Con questo cambio di paradigma si è accelerato uno svuotamento etico di quello che era il ruolo dello Stato e delle sue prerogative. Verso il 1980 abbiamo l’avvento, in Gran Bretagna e negli Stati Uniti, di governi sostenitori a oltranza del libero mercato. La formula di progresso economico adottata dalle amministrazioni di Margaret Tatcher nel Regno Unito, e di Ronald Reagan negli USA, puntava infatti a una drastica riduzione del ruolo regolativo dello Stato.
Abbiamo un venir meno della teoria classica dove non sono in questione le grandi leggi che regolano l’accumulazione, ma entrano in campo istituti sottomessi all’azione e alle passioni degli uomini, in apparenza dominio del caso, degli istinti, degli impulsi più difficili da piegare al controllo della ragione. È proprio l’idea di ragione che cambia.
Secondo Kuhn, lo sviluppo della scienza sarebbe uno sviluppo irrazionale e che il passaggio da un paradigma all’altro non sarebbe guidato dalla logica e dal confronto coi fatti (o solo da queste cose), ma da pressioni e rivolgimenti sociali (o soprattutto da questi). Se le cose stanno come dice Kuhn, quali sono stati i rivolgimenti sociali che hanno favorito l’avanzare di un’idea globale finanziaria che rendeva la vita di miliardi di persone come un gioco d’azzardo? E, soprattutto, quando è cominciato il cambio di paradigma?

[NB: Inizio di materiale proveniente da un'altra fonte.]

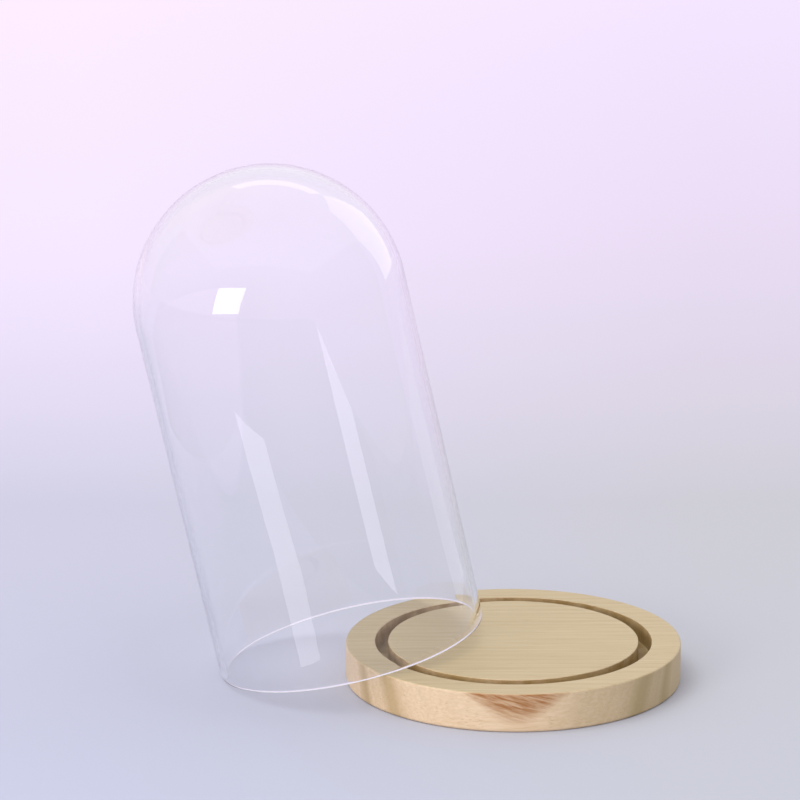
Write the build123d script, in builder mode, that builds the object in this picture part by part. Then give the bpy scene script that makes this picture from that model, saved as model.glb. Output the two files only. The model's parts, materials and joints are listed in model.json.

Nei primi anni ottanta gli intellettuali si inventarono un prefisso: post-modernismo, post-fordismo e post-cultura. A prima vista potrebbe sembrare un gioco innocente di qualche intellettuale accreditato nei salotti buoni dell’aristocrazia finanziaria e mediatica, ma se guardiamo più a fondo notiamo che quel prefisso stava ad indicare una minaccia: sappiamo quello che c’è stato ma non dobbiamo far conoscere quello che ci sarà, o per dirla diversamente, non bisognava commettere l’ingenuità che si era commessa in passato di rendere visibile le contraddizioni generate dal capitalismo.
Bisognava creare delle identità fittizie che potessero far venir meno le classiche distinzioni di classe. Non è un caso che un critico letterario inglese, Sir Frank Kermode, asserì che gli esseri umani hanno bisogno di un’illusione di ordine e sequenzialità: “Per dar senso alla loro vita hanno bisogno di armonie fittizie tra origini e fini tali da dare significato a questa e alle poesie”. I collegamenti devono essere smembrati e disarticolati, quando si comunica non si deve informare e quando si informa non si deve comunicare. Dissociazione diventa il concetto chiave per la nuova razionalità.
È chiaro che in questo modo la passione viene meno insieme alla ragione. Per esserci passione non vi può essere uno scollamento tra origine e fine, perché senza una narrazione compiuta viene meno pure la motivazione per cui si dovrebbe lottare.
Gli anni ottanta aprono le porte al disagio e all’inquietudine e non è una contraddizione che vengono descritti mediaticamente i favolosi anni ottanta. Le identità si fanno virtuali e soprattutto molteplici a secondo delle occasioni. L’ebbrezza di essere uno, nessuno e centomila contagia il globo. Basta con le noiosissime questioni politiche, con le grigie figure impegnate socialmente. La parola d’ordine è spensieratezza. La globalizzazione stava nascendo a livello globale con la falsa coscienza che non vi era più nulla per cui valeva la pena di lottare. La globalizzazione è un dato di fatto così come il dominio americano.